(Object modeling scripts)

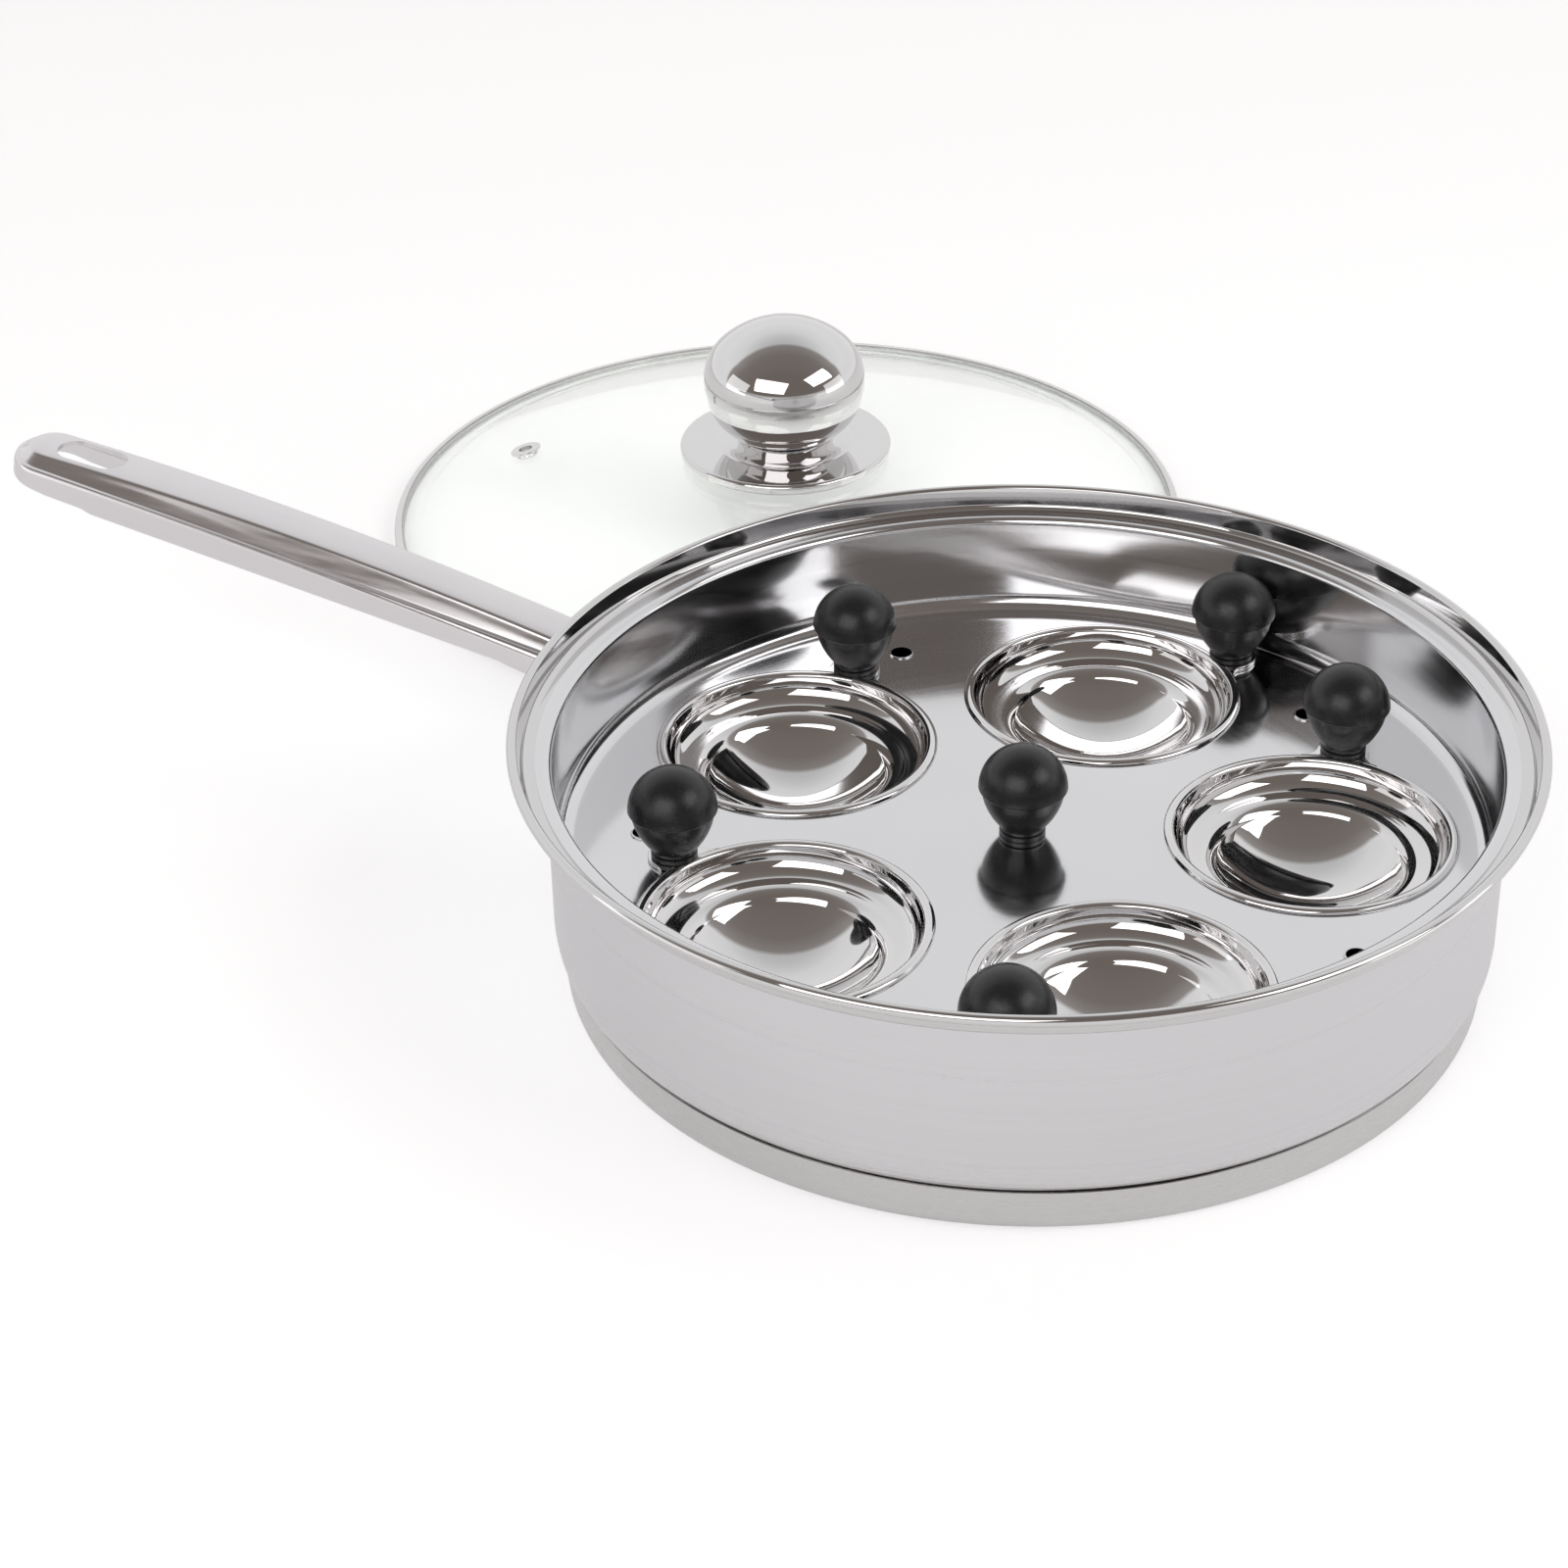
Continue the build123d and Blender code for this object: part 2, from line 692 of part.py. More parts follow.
def knob_upper():
    """Flattened dome: a tight side arc that runs on into a wide top arc."""
    run = knob_radius + knob_ring_out - knob_dome_side
    crown = (run**2 + knob_dome_height**2 - knob_dome_side**2) / (2 * (knob_dome_height - knob_dome_side))
    lean = degrees(asin(run / (crown - knob_dome_side)))
    side = CenterArc((run, ring_top), knob_dome_side, 0, 90 - lean)
    top = CenterArc((0, ring_top + knob_dome_height - crown), crown, 90 - lean, lean)
    return spun_sheet(Curve() + [side, top], knob_sheet, Side.LEFT)


def knob_core():
    """Moulded core that takes the screw and carries the two halves of the knob."""
    low = neck_top
    shoulder = ring_bottom
    flange = knob_radius - knob_sheet - knob_waist_gap
    outline = Polyline(
        (lid_screw_radius + lid_screw_gap, low),
        (knob_core_radius - knob_waist_gap, low),
        (knob_core_radius - knob_waist_gap, shoulder),
        (flange, shoulder),
        (flange, ring_top),
        (knob_core_radius, ring_top),
        (knob_core_radius, low + knob_core_height),
        (lid_screw_radius + lid_screw_gap, low + knob_core_height),
        close=True,
    )
    return spin(outline)


def lid_rubber_washer():
    top = washer_seat
    return ring(lid_screw_radius + lid_screw_gap, lid_washer_radius, top - lid_rubber_thickness, top)


def lid_washer():
    top = washer_seat - lid_rubber_thickness
    return ring(lid_screw_radius + lid_screw_gap, lid_washer_radius, top - lid_washer_thickness, top)


def lid_screw():
    top = washer_seat - lid_rubber_thickness - lid_washer_thickness
    low = top - lid_screw_head_height
    head = ring(0, lid_screw_head_radius, low, top)
    slot = Box(2 * lid_screw_head_radius, screw_slot_width, 2 * screw_slot_depth)
    return head + ring(0, lid_screw_radius, top, neck_top + lid_screw_reach) - Pos(0, 0, low) * slot


# All pieces in their places, one file for each

pieces = {
    "pan_shell": pan_shell(),
    "base_core": base_core(),
    "base_cap": base_cap(),
    "handle": handle(),
    "handle_bracket": handle_bracket(),
    "tray_dish": tray_dish(),
    "tray_knob": Pos(0, 0, plate_top) * ball_knob(),
    "tray_screw": tray_screw(),
    "tray_washer": tray_washer(),
}
for index in range(cup_count):
    pieces[f"egg_cup_{index + 1}"] = egg_cup(index)
    pieces[f"cup_knob_{index + 1}"] = ear_place(index) * ball_knob()
    pieces[f"cup_stud_{index + 1}"] = ear_place(index) * cup_stud()

lid_place = Rot(0, 0, lid_azimuth) * Pos(lid_distance, 0, 0) * Rot(0, 0, -lid_azimuth)
lid_pieces = {
    "lid_glass": lid_glass(),
    "lid_band": lid_band(),
    "lid_seal": lid_seal(),
    "lid_eyelet": lid_eyelet(),
    "lid_gasket": knob_gasket(),
    "lid_collar": lid_collar(),
    "lid_knob_lower": knob_lower(),
    "lid_knob_ring": knob_ring(),
    "lid_knob_upper": knob_upper(),
    "lid_knob_core": knob_core(),
    "lid_screw": lid_screw(),
    "lid_washer": lid_washer(),
    "lid_rubber_washer": lid_rubber_washer(),
}
for name, solid in lid_pieces.items():
    pieces[name] = lid_place * solid

os.makedirs("parts", exist_ok=True)
for name, solid in pieces.items():
    export_step(solid, f"parts/{name}.step")
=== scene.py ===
# %% [markdown]
# An egg poacher pan in polished and brushed steel.
# The solids of the pan, its tray, cups, knobs and lid come in as a fixed frame, in metres. This script gives
# every one its finish, turns the mirror-bright pieces again so that they reflect without a flaw, and
# sets up the studio. Loading comes first, because every later step is placed by what the frame holds.

# %% Load the frame
import json
from math import asin, cos, degrees, pi, radians, sin, sqrt

import bpy
from mathutils import Matrix, Vector


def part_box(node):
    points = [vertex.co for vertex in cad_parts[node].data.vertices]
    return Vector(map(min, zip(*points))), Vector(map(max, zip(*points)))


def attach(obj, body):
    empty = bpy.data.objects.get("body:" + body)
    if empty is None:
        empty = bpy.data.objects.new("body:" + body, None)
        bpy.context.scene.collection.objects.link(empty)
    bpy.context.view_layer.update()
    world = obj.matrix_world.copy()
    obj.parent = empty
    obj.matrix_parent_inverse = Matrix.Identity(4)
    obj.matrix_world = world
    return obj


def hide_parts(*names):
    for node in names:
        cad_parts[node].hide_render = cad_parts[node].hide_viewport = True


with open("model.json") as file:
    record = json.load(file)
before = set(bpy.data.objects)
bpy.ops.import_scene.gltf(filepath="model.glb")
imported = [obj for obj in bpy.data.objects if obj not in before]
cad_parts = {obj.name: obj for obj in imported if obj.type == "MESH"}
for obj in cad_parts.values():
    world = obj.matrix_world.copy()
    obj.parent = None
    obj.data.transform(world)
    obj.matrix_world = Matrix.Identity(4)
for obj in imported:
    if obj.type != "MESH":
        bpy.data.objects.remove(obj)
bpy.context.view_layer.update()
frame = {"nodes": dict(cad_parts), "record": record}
MM = 0.001
for body, members in frame["record"]["behaviour"]["bodies"].items():
    print(body, len(members), "pieces")

# %% [markdown]
# The camera. A product photograph like this is taken with a long lens from a little above the table. The place
# and the turn were worked out from the circles of the rim, the base and the lid, so they are typed in as found.
# A camera looks along its own -Z with +Y up, so a direction turned into a rotation is all it needs, and then a
# small roll about the line of sight, because the horizon was not quite level.

# %% Camera
VIEW_AZIMUTH = radians(117.31)
VIEW_FALL = radians(31.73)
VIEW_ROLL = -0.022
CAMERA_PLACE = (280.3, -670.0, 496.8)
LENS = 80.19
forward = Vector(
    (cos(VIEW_FALL) * cos(VIEW_AZIMUTH), cos(VIEW_FALL) * sin(VIEW_AZIMUTH), -sin(VIEW_FALL))
)
camera_data = bpy.data.cameras.new("studio_camera")
camera_data.lens = LENS
camera_data.sensor_width = 36
camera = bpy.data.objects.new("studio_camera", camera_data)
bpy.context.scene.collection.objects.link(camera)
turn = forward.to_track_quat("-Z", "Y").to_matrix() @ Matrix.Rotation(VIEW_ROLL, 3, "Z")
camera.matrix_world = Matrix.Translation(Vector(CAMERA_PLACE) * MM) @ turn.to_4x4()
bpy.context.scene.camera = camera
print("camera", [round(v, 3) for v in camera.location])

# %% [markdown]
# The studio. Polished metal has no colour of its own to show: it shows the room. So the room is the most
# important part of the finish. This one is a white sweep round the back and overhead, and a dark room in front,
# which gives steel the deep greys that make it look like steel. It is drawn on the world by the direction of
# each ray, so two helpers come first: one fills a colour ramp, and one turns angles into a direction.

# %% Ramps and directions
def fill_ramp(node, stops):
    """Puts (place, grey or colour) stops into a colour ramp."""
    elements = node.color_ramp.elements
    while len(elements) > 1:
        elements.remove(elements[0])
    for number, (place, value) in enumerate(stops):
        stop = elements[0] if number == 0 else elements.new(place)
        stop.position = place
        colour = value if isinstance(value, tuple) else (value, value, value)
        stop.color = (*colour, 1)


def from_angles(azimuth, height):
    """Unit direction from an azimuth and a height above the table, in degrees."""
    a, h = radians(azimuth), radians(height)
    return Vector((cos(h) * cos(a), cos(h) * sin(a), sin(h)))


DARK_SIDE = from_angles(-62.7, 22)
print("the dark side faces", [round(v, 2) for v in DARK_SIDE])

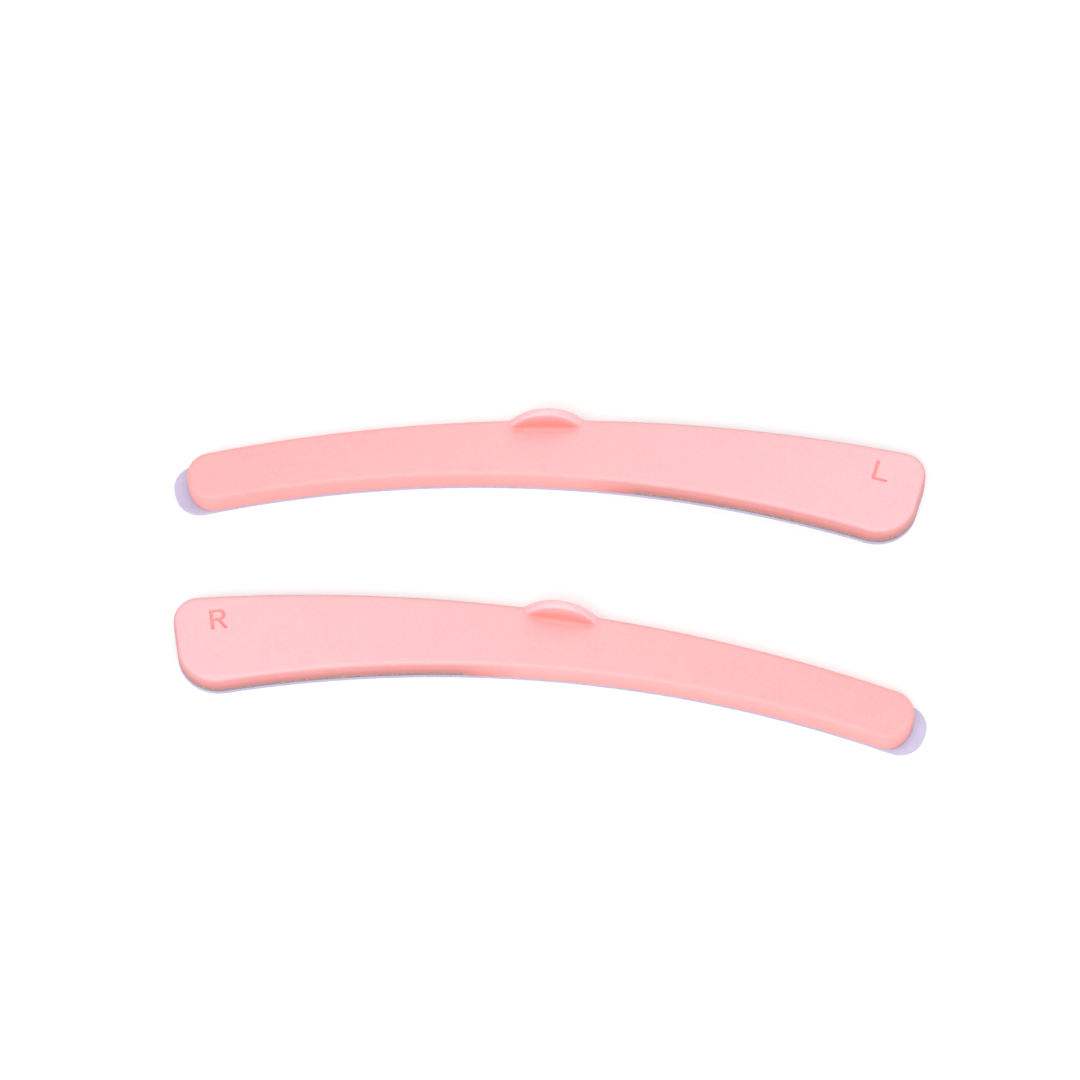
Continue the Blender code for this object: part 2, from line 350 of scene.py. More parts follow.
def raised(plan, heights):
    """Points in space from plan points and their heights."""
    return np.stack([plan.real, plan.imag, np.broadcast_to(heights, plan.shape)], axis=-1)


def grid_plan(shape, stations, across, inset, tab=0.0, firsts=(0.0, 0.0)):
    """Plan points at these shares across each section, with the outline moved in by inset.

    firsts are the shares of the outer and inner long edges at which the sections start.
    """
    outer = side_line(shape, +1, stations, inset, tab, firsts[0])
    inner = side_line(shape, -1, stations, inset, tab, firsts[1])
    return outer[:, None] + (inner - outer)[:, None] * across


OUTLINE_SHARES = np.linspace(0, 1, 65)


def strip_place(prefix, shape, layers, turn):
    """Plan place of a strip's frame: where its outline's box meets the CAD film's box."""
    side, _ = SIDES[prefix]
    shares = OUTLINE_SHARES
    lines = [
        side_line(shape, edge, (shares, shares, shares), layers.film_inset, layers.film_tab)
        for edge in (+1, -1)
    ]
    plan = np.concatenate(lines)
    plan = cmath.rect(1.0, turn) * (side * plan.real + 1j * plan.imag)
    low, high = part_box(f"{prefix}_release_film")
    middle = complex(plan.real.min() + plan.real.max(), plan.imag.min() + plan.imag.max()) / 2
    return complex(low.x + high.x, low.y + high.y) / 2 - middle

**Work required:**
Beginning at the first line above, repeat exactly until the line containing "return spun_sheet(Curve() +", which is included.

**Exercise response:**
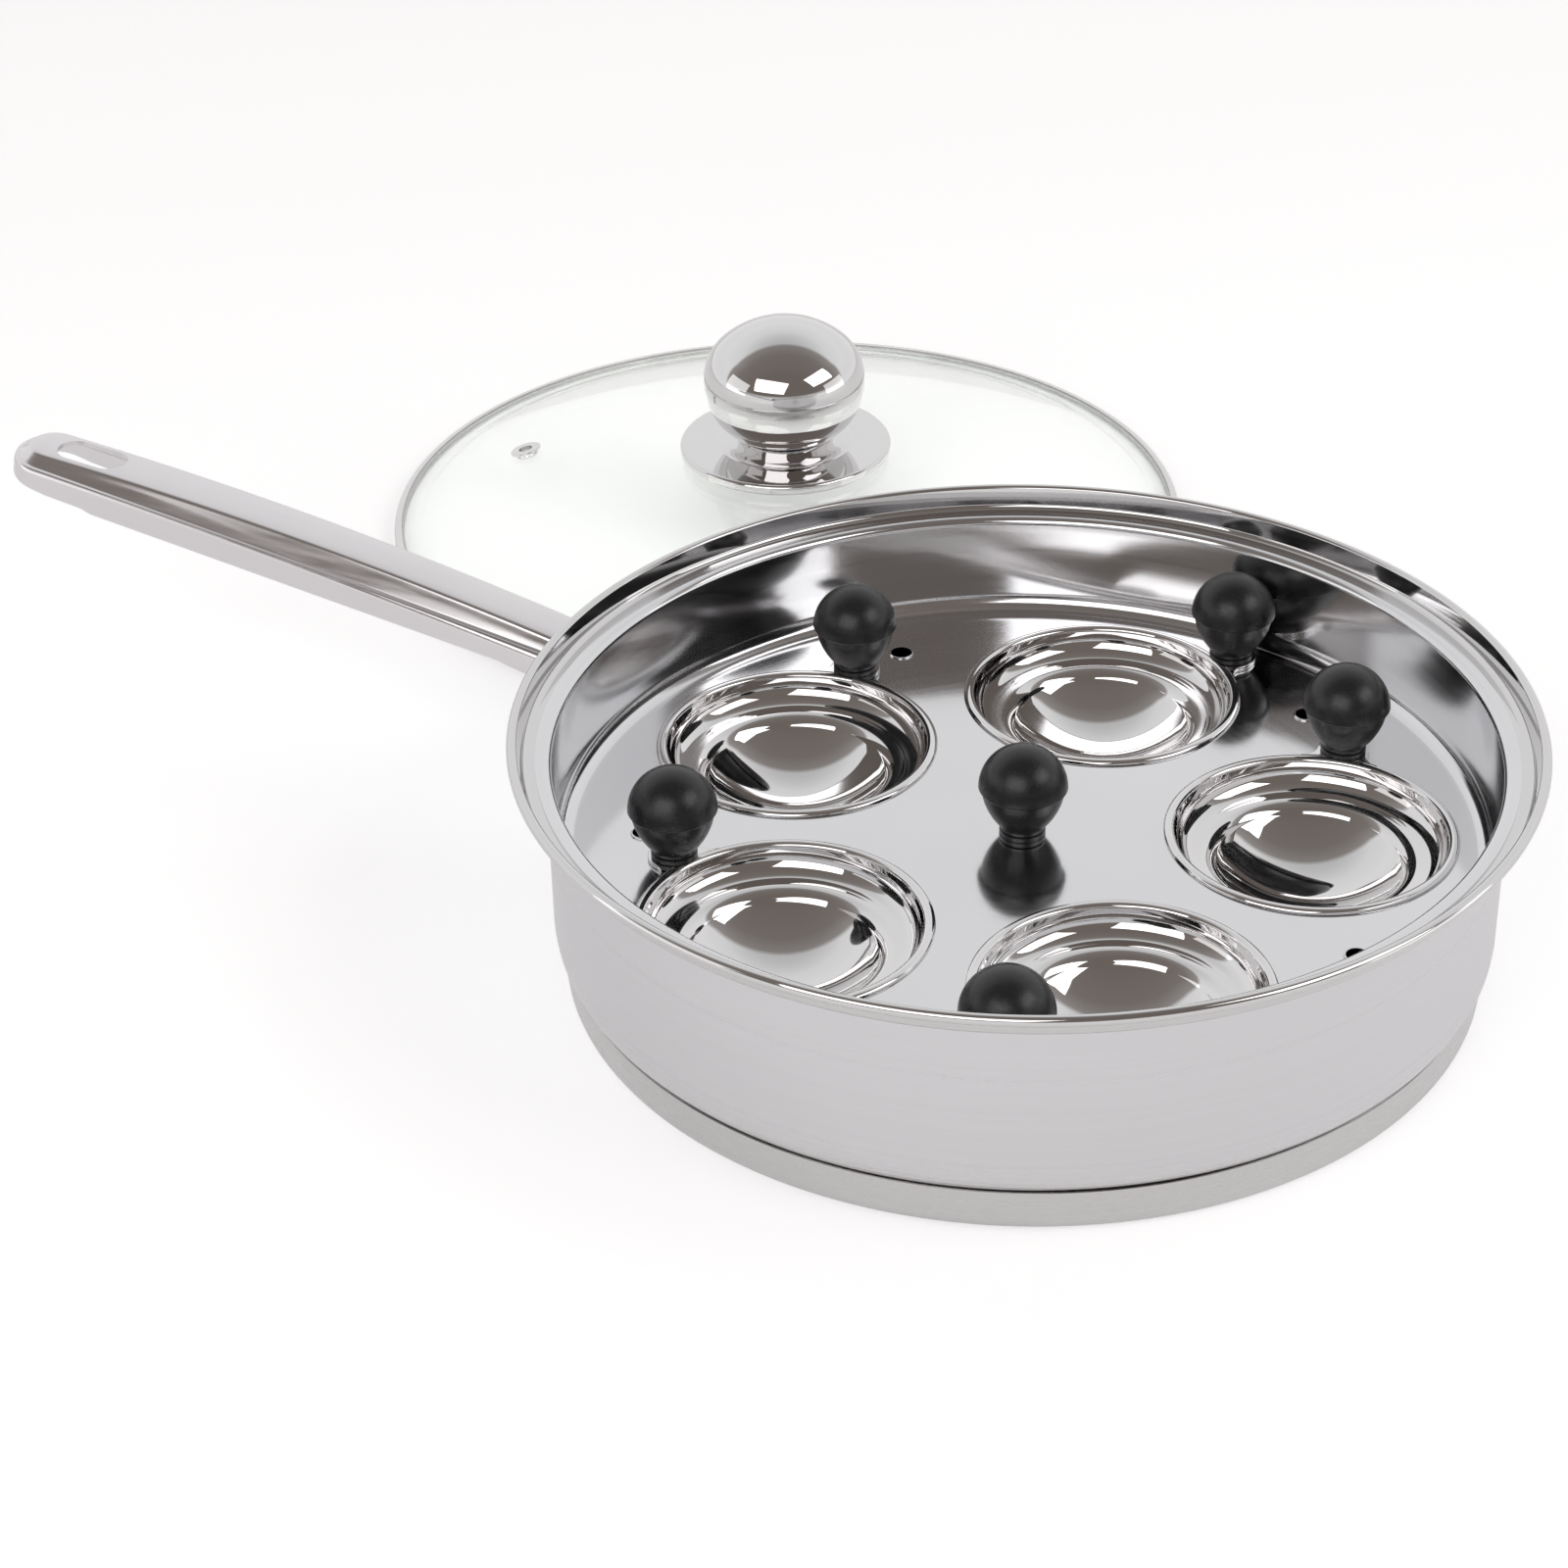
Continue the build123d and Blender code for this object: part 2, from line 692 of part.py. More parts follow.
def knob_upper():
    """Flattened dome: a tight side arc that runs on into a wide top arc."""
    run = knob_radius + knob_ring_out - knob_dome_side
    crown = (run**2 + knob_dome_height**2 - knob_dome_side**2) / (2 * (knob_dome_height - knob_dome_side))
    lean = degrees(asin(run / (crown - knob_dome_side)))
    side = CenterArc((run, ring_top), knob_dome_side, 0, 90 - lean)
    top = CenterArc((0, ring_top + knob_dome_height - crown), crown, 90 - lean, lean)
    return spun_sheet(Curve() + [side, top], knob_sheet, Side.LEFT)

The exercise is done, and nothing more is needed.